● **WRITTEN INSTRUCTION**
Include in the output exactly the lines from the opening of the data through the line containing "return spot.z if spot else fallback", and nothing more.
--- start AVAILABLE DATA ---
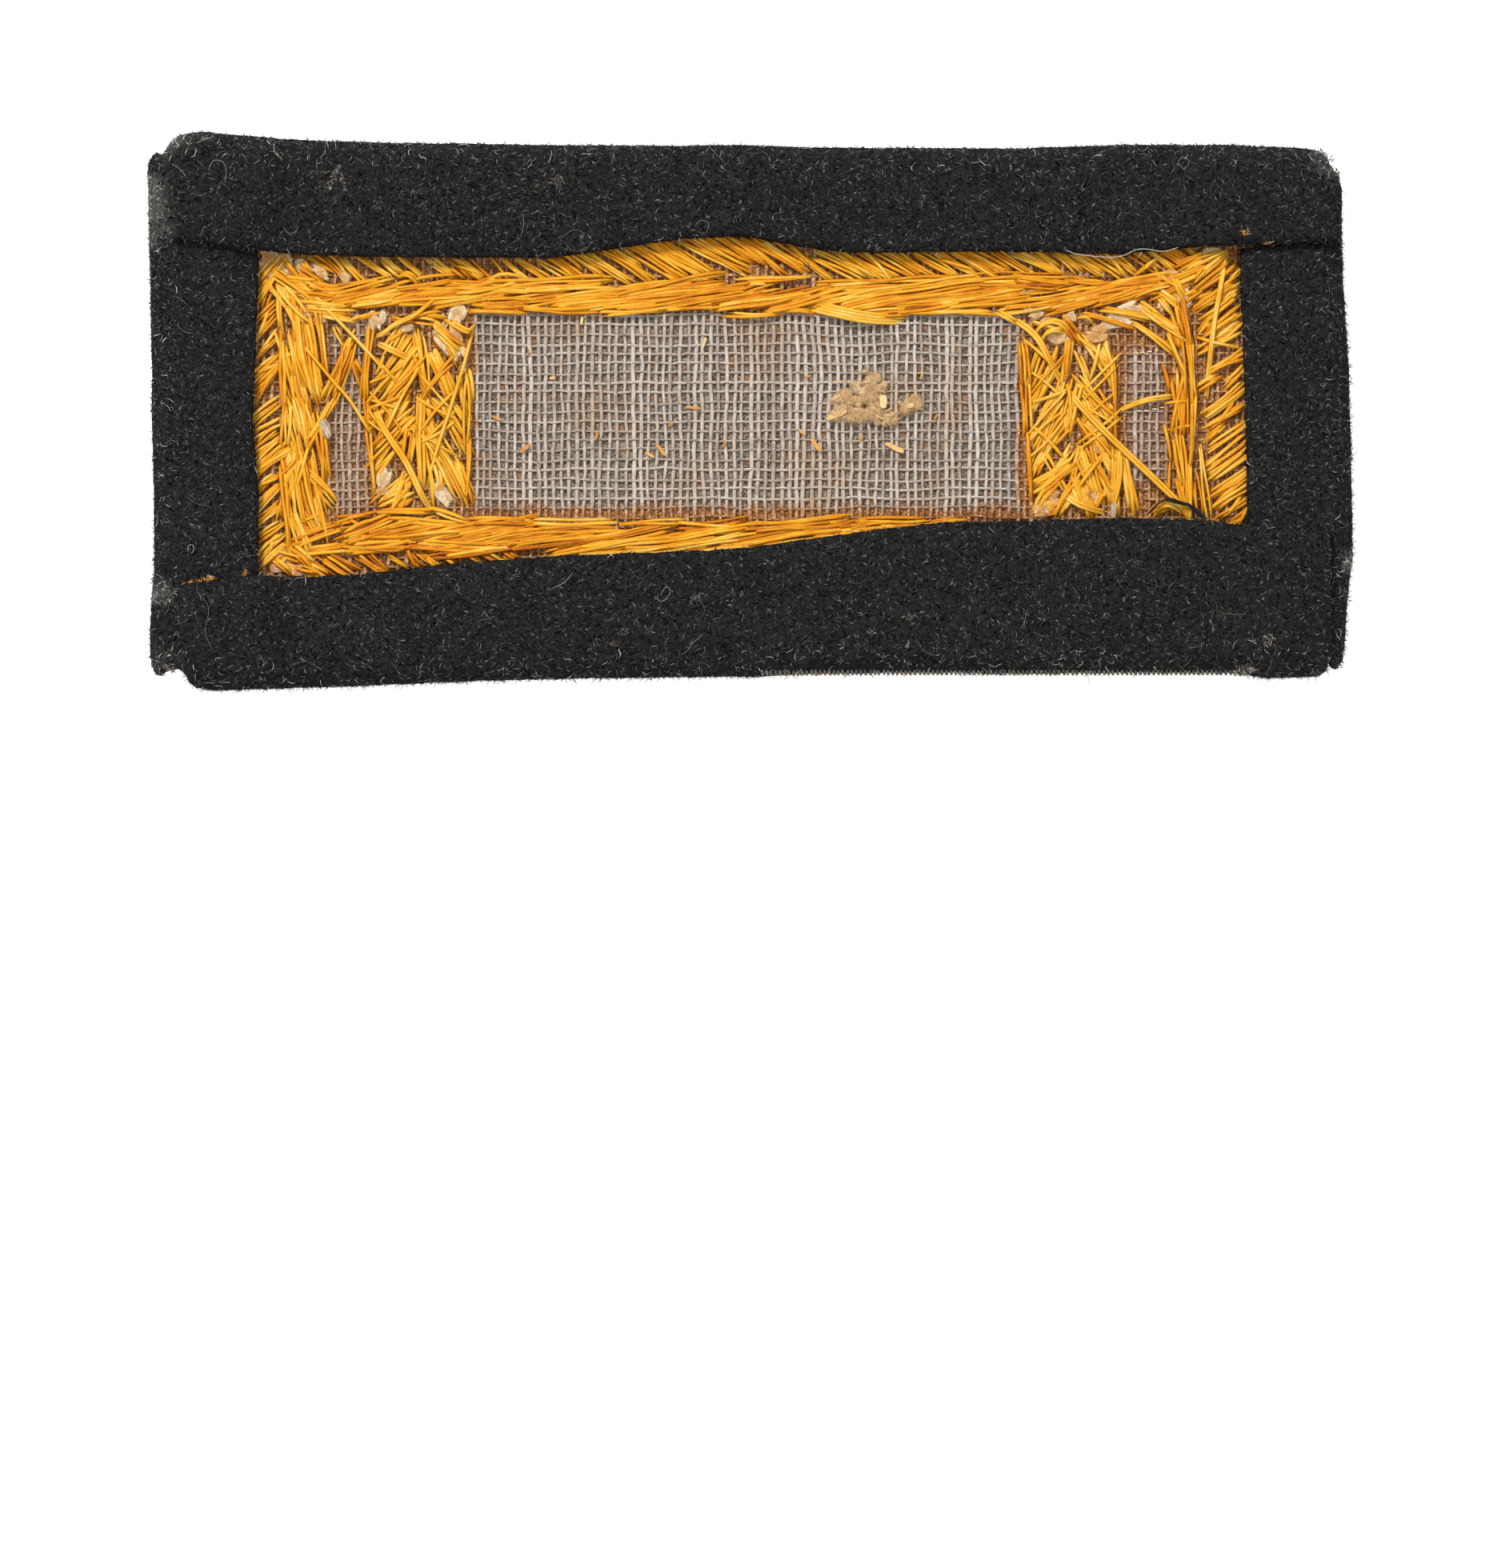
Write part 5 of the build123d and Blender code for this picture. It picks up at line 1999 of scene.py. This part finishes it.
WORN_FOLD_FROM = 952
WORN_FOLD_TO = 1560
WORN_FOLD_AT = 839
WORN_RIB_PITCH = 0.45
WORN_RIB_WIDTH = 0.37
WORN_RIB_LENGTH = 0.5

# Hairs that lie higher than this run level, and the darkest one is a thread of several strands
LEVEL_HAIR_HEIGHT = 0.4
YARN_TINT = 0.1
YARN_STRANDS = 16
YARN_STRAY_AFTER = 12


class Rest:
    """Finds how high the dressed strap is at a place."""

    FAR = 50.0

    def __init__(self, *names):
        self.tree = surface_of(*(bpy.data.objects[name] for name in names))

    def level(self, x, y, fallback):
        spot = self.tree.ray_cast(Vector((x, y, self.FAR)), Vector((0, 0, -1)))[0]
        return spot.z if spot else fallback


class STRAP_OT_lint(bpy.types.Operator):
    """Drop the stray hairs, lint and stitch ends, and wear the lower fold"""

    bl_idname = "strap.lint"
    bl_label = "Lint"

    def hairs(self, rest):
        paths = Paths(101)
        for hair in HAIRS:
            places = [seen(*place) for place in hair.places]
            heights = [rest.level(x, y, PANEL_BOTTOM) + hair.height for x, y in places]
            if hair.height > LEVEL_HAIR_HEIGHT:
                heights = [max(heights)] * len(heights)
            path = curve_through(places, heights, 0.4)
            if hair.tint > YARN_TINT:
                paths.add(path, hair.width, hair.tint)
            else:
                self.yarn(path, hair.width)
        low, high = node_box("wool_cover")
        made = 0
        while made < STRAY_HAIRS:
            x = paths.chance.uniform(low.x, high.x)
            y = paths.chance.uniform(low.y, high.y)
            level = rest.level(x, y, 0.0)
            if level < STRAY_HAIRS_ABOVE:
                continue
            made += 1
            paths.add(self.curl(paths.chance, rest, x, y, level), paths.chance.uniform(0.03, 0.05),
                      0.1 + 0.5 * paths.chance.random() ** 2, 0.5)
        finish_piece(paths.grow("stray_hairs", "grey_fibre", 1.0, 4), "dark_wool")

    def yarn(self, path, width):
        """A dark woolly thread: fine strands wound loosely round one path."""
        paths = Paths(102)
        for strand in range(YARN_STRANDS):
            stray = strand > YARN_STRAY_AFTER
            phase = paths.chance.uniform(0, 2 * math.pi)
            radius = width * paths.chance.uniform(0.2, 0.7) * (1.6 if stray else 1.0)
            pitch = paths.chance.uniform(0.5, 0.8)
            wound = []
            for number, (x, y, z) in enumerate(path):
                turn = phase + number * pitch
                wound.append((x + radius * math.cos(turn), y + radius * math.cos(turn) * 0.5,
                              z + radius * math.sin(turn)))
            paths.add(wound, width * (0.2 if stray else 0.36), paths.chance.uniform(0.0, 0.6))
        finish_piece(paths.grow("woolly_thread", "dark_wool_hair", 1.0, 4), "dark_wool")

    def curl(self, chance, rest, x, y, level):
        """A hair that wanders over the wool from one place."""
        heading = chance.uniform(0, 2 * math.pi)
        bend = chance.gauss(0, 0.18)
        lift = chance.uniform(0.12, 0.3)
        step = chance.uniform(0.2, 0.42)
        path = []
        for _ in range(CURL_STEPS):
            here = rest.level(x, y, level)
            level = here if here > level - 0.5 else level
            path.append((x, y, level + lift))
            x += step * math.cos(heading)
            y += step * math.sin(heading)
            heading += bend + chance.uniform(-0.35, 0.35)
        return path

    def patch(self, name, lints, rest, density, lengths, seed, material):
        """Small mats of fibre, grown on patches that are then taken away."""
        points = []
        faces = []
        shades = []
        for lint in lints:
            x, y = seen(lint.photo_x, lint.photo_y)
            turn = math.radians(lint.turn)
            level = rest.level(x, y, PANEL_BOTTOM + WOOL_THICKNESS) + LINT_LIFT
            first = len(points)
            for step in range(LINT_CORNERS):
                angle = 2 * math.pi * step / LINT_CORNERS
                a = math.cos(angle) * lint.long / 2
                b = math.sin(angle) * lint.short / 2
                points.append((*turned_place(x, y, a, b, turn), level))
                shades.append(lint.shade - LINT_DULLNESS)
            faces.append(tuple(range(first, first + LINT_CORNERS)))
        base = mesh_piece(name + "_base", points, faces, wear=shades, cover=[1.0] * len(points))
        mat = grow_fibres(name, base, "cover", density, seed, lengths, lean=0.7, upright=1.5,
                          material=material)
        finish_piece(mat, "raw_cotton")
        bpy.data.objects.remove(base)

    def worn_fold(self, rest):
        """Pale ribs where the lower fold has worn through."""
        paths = Paths(103)
        start, level = seen(WORN_FOLD_FROM, WORN_FOLD_AT)
        end = seen(WORN_FOLD_TO, WORN_FOLD_AT)[0]
        count = int((end - start) / WORN_RIB_PITCH)
        for number in range(count):
            x = start + number * WORN_RIB_PITCH + paths.chance.uniform(-0.05, 0.05)
            path = []
            for share in (0.0, 0.5, 1.0):
                y = level + 0.1 - WORN_RIB_LENGTH * share
                path.append((x + 0.1 * share, y, rest.level(x, y, PANEL_BOTTOM + 2.6) + 0.06))
            paths.add(path, WORN_RIB_WIDTH, paths.chance.uniform(0.2, 0.5))
        finish_piece(paths.grow("worn_fold_ribs", "grey_fibre", 0.8, 5), "dark_wool")

    def execute(self, context):
        rest = Rest("wool_cover_cloth", "border_silk_upper", "crinoline_ground")
        self.hairs(rest)
        self.patch("grey_lint", LINT, rest, 60, (0.25, 0.7), 105, "grey_fibre")
        self.patch("pale_lint", PALE_LINT, rest, 40, (0.3, 0.9), 106, "pale_fibre")
        self.worn_fold(rest)
        return {"FINISHED"}


# The face side, which lies on the table

RIB_SPACING = 0.62
RIB_STEPS = 4
RIB_ROUNDNESS = 0.6
RIB_TUCK = 0.35
BORDER_BAND = 7.5
CORE_INSET = 0.45


def box_faces(first):
    """The six sides of a box whose corners run x, then y, then z from one number."""
    sides = ((0, 2, 3, 1), (4, 5, 7, 6), (0, 1, 5, 4), (2, 6, 7, 3), (0, 4, 6, 2), (1, 3, 7, 5))
    return [tuple(first + corner for corner in side) for side in sides]


class STRAP_OT_face(bpy.types.Operator):
    """Wind the gilt wire over the raised border and bars of the face"""

    bl_idname = "strap.face"
    bl_label = "Gilt face"

    def wires(self, paths, start, end, inward, band, mitred):
        """Wires side by side across a band, shorter in its mitred corners."""
        run = (end - start).length
        way = (end - start) / run
        count = int(run / RIB_SPACING)
        for number in range(count):
            along = (number + 0.5) * run / count
            reach = min(band, along, run - along) if mitred else band
            if reach < RIB_SPACING:
                continue
            path = []
            for step in range(RIB_STEPS + 1):
                spot = start + way * along + inward * (reach * step / RIB_STEPS)
                bow = math.sin(math.pi * step / RIB_STEPS) ** RIB_ROUNDNESS
                path.append((spot.x, spot.y, mix(PANEL_BOTTOM - RIB_TUCK, RIB_SPACING / 2, bow)))
            paths.add(path, RIB_SPACING * 0.98, paths.chance.random(), 0.9)

    def core(self, name, boxes):
        """The padding under the wire, as plain boxes."""
        points = []
        faces = []
        for low, high in boxes:
            faces += box_faces(len(points))
            for z in (CORE_INSET, PANEL_BOTTOM - 0.02):
                for y in (low.y, high.y):
                    for x in (low.x, high.x):
                        points.append((x, y, z))
        return mesh_piece(name, points, faces, "gilt_bullion", smooth_faces=False)

    def execute(self, context):
        low, high = node_box("face_border")
        places = ((low.x, low.y), (high.x, low.y), (high.x, high.y), (low.x, high.y))
        corners = [Vector(place) for place in places]
        paths = Paths(111)
        for number, start in enumerate(corners):
            end = corners[(number + 1) % 4]
            way = (end - start).normalized()
            self.wires(paths, start, end, Vector((-way.y, way.x)), BORDER_BAND, True)
        wire = paths.grow("face_border_wire", "gilt_bullion", 0.96, 6)
        finish_piece(wire, "gilt_wire", "face_border")
        inset = CORE_INSET
        near, far = inset, BORDER_BAND - inset
        boxes = [
            (Vector((low.x + near, low.y + near)), Vector((high.x - near, low.y + far))),
            (Vector((low.x + near, high.y - far)), Vector((high.x - near, high.y - near))),
            (Vector((low.x + near, low.y + far)), Vector((low.x + far, high.y - far))),
            (Vector((high.x - far, low.y + far)), Vector((high.x - near, high.y - far))),
        ]
        finish_piece(self.core("face_border_core", boxes), "gilt_wire")
        for number in (1, 2, 3, 4):
            node = f"face_bar_{number}"
            low, high = node_box(node)
            paths = Paths(112 + number)
            foot, head = Vector((low.x, low.y)), Vector((low.x, high.y))
            self.wires(paths, foot, head, Vector((1, 0)), high.x - low.x, False)
            finish_piece(paths.grow(node + "_wire", "gilt_bullion", 0.96, 6), "gilt_wire", node)
            inner = (Vector((low.x + inset, low.y + inset)), Vector((high.x - inset, high.y - inset)))
            finish_piece(self.core(node + "_core", [inner]), "gilt_wire")
        return {"FINISHED"}


class STRAP_OT_stage(bpy.types.Operator):
    """Set the table, the soft studio lights and the camera"""

    bl_idname = "strap.stage"
    bl_label = "Stage"

    LENS = 300.0
    SENSOR = 36.0
    FLOOR_HALF = 3000.0
    FAR_CLIP = 100.0
    REFERENCE_LEVEL = 5.0
    WORLD_STRENGTH = 0.35

    def light(self, name, place, size, power):
        data = bpy.data.lights.new(name, "AREA")
        data.shape = "DISK"
        data.size = size
        data.energy = power
        lamp = put(name, data)
        lamp.location = place
        lamp.rotation_mode = "QUATERNION"
        lamp.rotation_quaternion = (-Vector(place)).to_track_quat("-Z", "Y")

    def execute(self, context):
        scene = context.scene
        half = self.FLOOR_HALF
        corners = [(-half, -half, 0), (half, -half, 0), (half, half, 0), (-half, half, 0)]
        floor = mesh_piece("table_top", corners, [(0, 1, 2, 3)], "white_table")
        world = bpy.data.worlds.new("studio")
        world.use_nodes = True
        sky = world.node_tree.nodes["Background"].inputs
        sky["Color"].default_value = (1, 1, 1, 1)
        sky["Strength"].default_value = self.WORLD_STRENGTH
        scene.world = world
        self.light("key", (-0.4, 0.8, 0.95), size=0.28, power=15.0)
        self.light("overhead", (0.3, -0.2, 1.4), size=1.2, power=6.0)
        data = bpy.data.cameras.new("camera")
        data.lens = self.LENS
        data.sensor_width = self.SENSOR
        data.sensor_fit = "AUTO"
        data.clip_end = self.FAR_CLIP
        camera = put("camera", data)
        x, y = seen(PHOTO_WIDTH / 2, PHOTO_HEIGHT / 2)
        distance = PHOTO_HEIGHT / PHOTO_SCALE * self.LENS / self.SENSOR
        camera.location = (x * MM, y * MM, (self.REFERENCE_LEVEL + distance) * MM)
        scene.camera = camera
        scene.view_settings.view_transform = "Standard"
        return {"FINISHED"}


def length_setting(name, description, length):
    return bpy.props.FloatProperty(
        name=name, description=description, default=length * MM, subtype="DISTANCE", unit="LENGTH"
    )


def colour_setting(name, description, *shown):
    return bpy.props.FloatVectorProperty(
        name=name, description=description, default=paint(*shown), subtype="COLOR"
    )


class StrapSettings(bpy.types.PropertyGroup):
    """Sizes and colours of the strap"""

    nap_density: bpy.props.FloatProperty(
        name="Nap density", description="Wool fibres on a square millimetre", default=11.0, min=0.0
    )
    nap_shortest: length_setting("Shortest nap", "Length of the shortest fibres", 0.32)
    nap_longest: length_setting("Longest nap", "Length of the longest fibres", 1.0)
    wool_colour: colour_setting("Wool", "Colour of the felted wool", 16, 16, 17)
    wool_fibre_colour: colour_setting("Wool fibres", "Colour of its fine fibres", 72, 71, 70)
    silk_colour: colour_setting("Silk", "Colour of the embroidery silk", 237, 153, 12)
    gilt_colour: colour_setting("Gilt", "Colour of the gilt wire", 222, 176, 88)


class STRAP_PT_panel(bpy.types.Panel):
    """Lists the strap's pieces and settings"""

    bl_idname = "STRAP_PT_panel"
    bl_label = "Shoulder strap"
    bl_space_type = "VIEW_3D"
    bl_region_type = "UI"
    bl_category = "Strap"

    def draw(self, context):
        strap = settings()
        for name in StrapSettings.__annotations__:
            self.layout.prop(strap, name)
        for operator in OPERATORS:
            self.layout.operator(operator.bl_idname)


OPERATORS = (
    STRAP_OT_stage,
    STRAP_OT_wool_cover,
    STRAP_OT_crinoline,
    STRAP_OT_silk,
    STRAP_OT_padding,
    STRAP_OT_residue,
    STRAP_OT_lint,
    STRAP_OT_face,
)


def register():
    for kind in (StrapSettings, STRAP_PT_panel, *OPERATORS):
        bpy.utils.register_class(kind)
    bpy.types.Scene.shoulder_strap = bpy.props.PointerProperty(type=StrapSettings)


def unregister():
    del bpy.types.Scene.shoulder_strap
    for kind in reversed((StrapSettings, STRAP_PT_panel, *OPERATORS)):
        bpy.utils.unregister_class(kind)


def main():
    """Makes every piece in order."""
    register()
    for operator in OPERATORS:
        group, name = operator.bl_idname.split(".")
        getattr(getattr(bpy.ops, group), name)()
    clear_fibre_library()


if __name__ == "__main__":
    main()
--- end AVAILABLE DATA ---
● **FULL ANSWER**
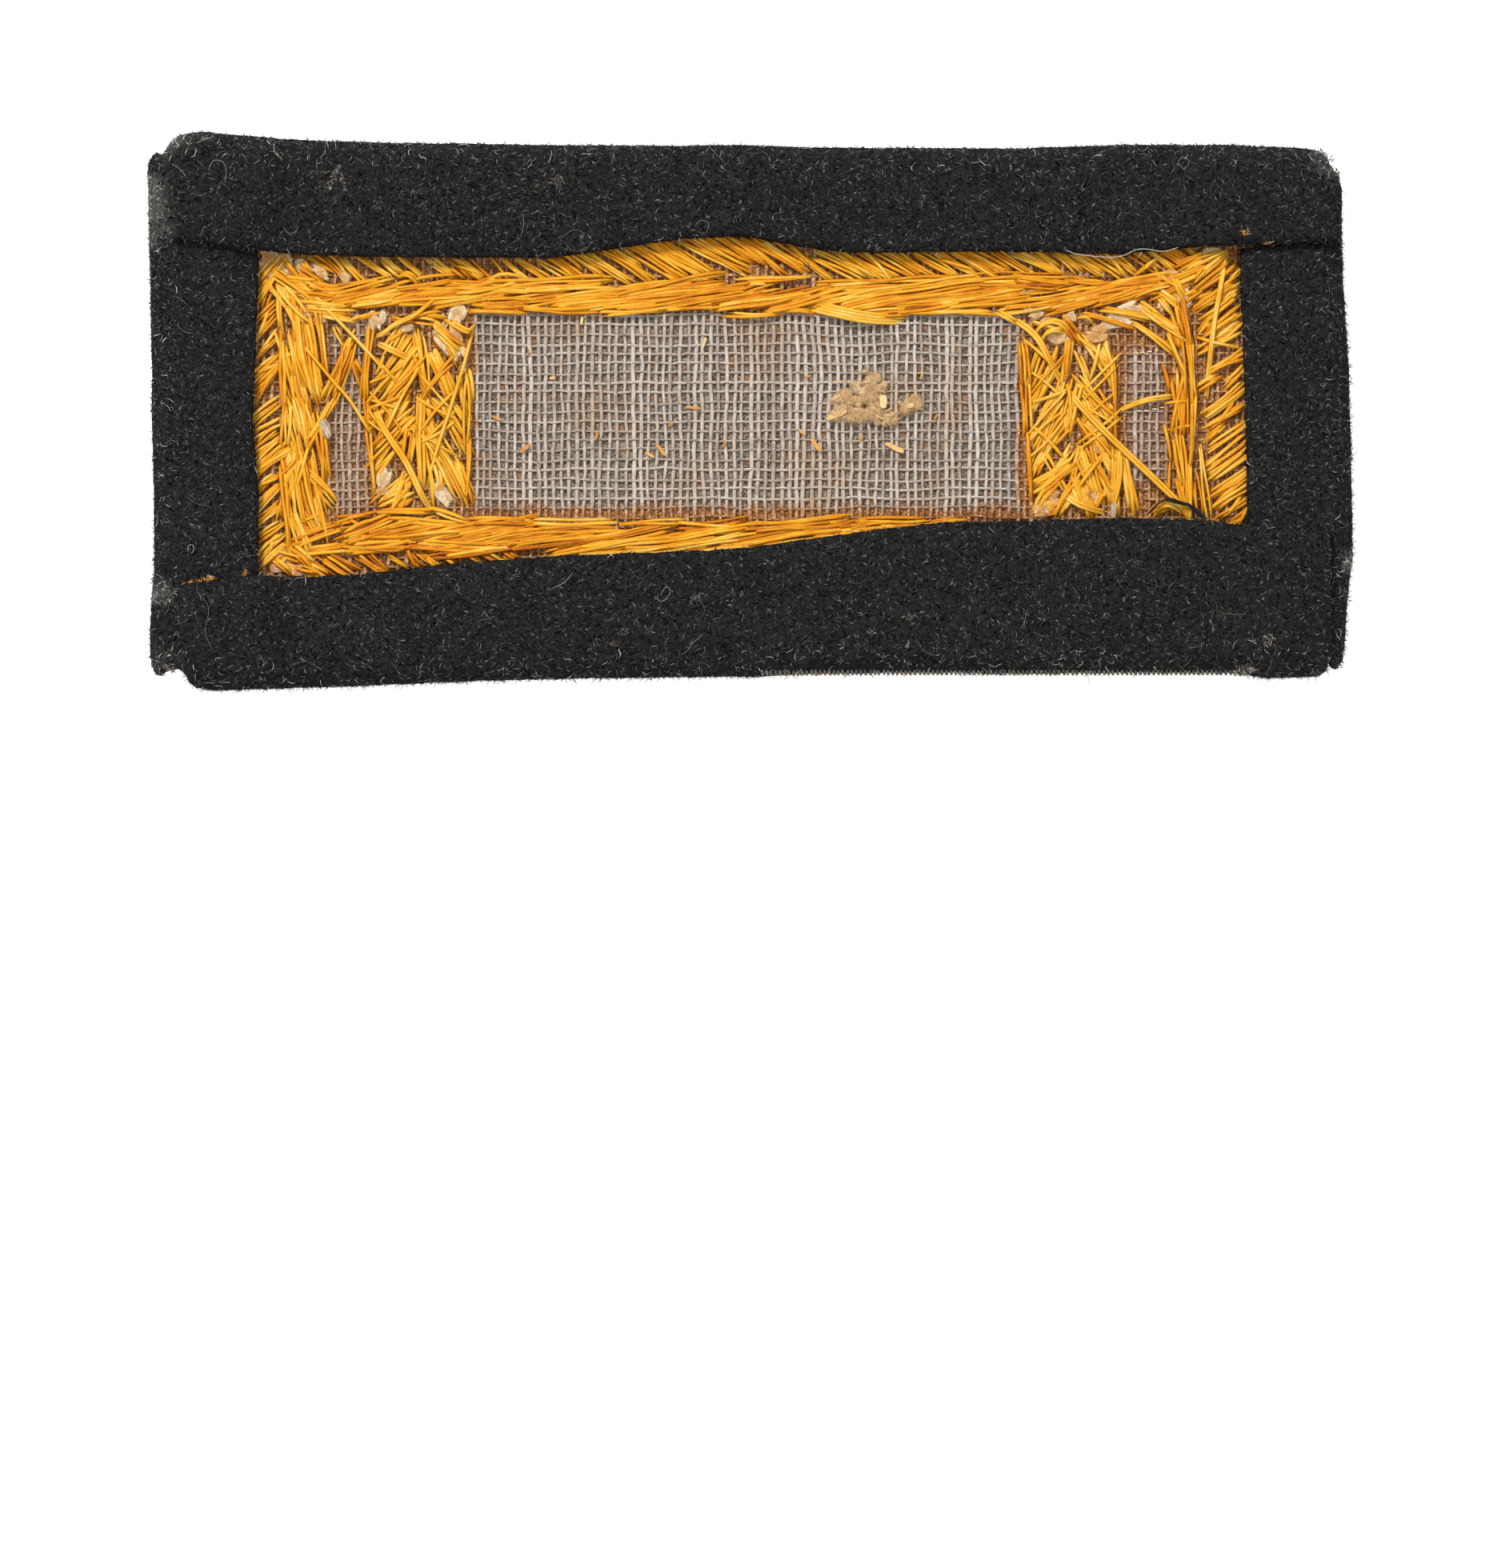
Write part 5 of the build123d and Blender code for this picture. It picks up at line 1999 of scene.py. This part finishes it.
WORN_FOLD_FROM = 952
WORN_FOLD_TO = 1560
WORN_FOLD_AT = 839
WORN_RIB_PITCH = 0.45
WORN_RIB_WIDTH = 0.37
WORN_RIB_LENGTH = 0.5

# Hairs that lie higher than this run level, and the darkest one is a thread of several strands
LEVEL_HAIR_HEIGHT = 0.4
YARN_TINT = 0.1
YARN_STRANDS = 16
YARN_STRAY_AFTER = 12


class Rest:
    """Finds how high the dressed strap is at a place."""

    FAR = 50.0

    def __init__(self, *names):
        self.tree = surface_of(*(bpy.data.objects[name] for name in names))

    def level(self, x, y, fallback):
        spot = self.tree.ray_cast(Vector((x, y, self.FAR)), Vector((0, 0, -1)))[0]
        return spot.z if spot else fallback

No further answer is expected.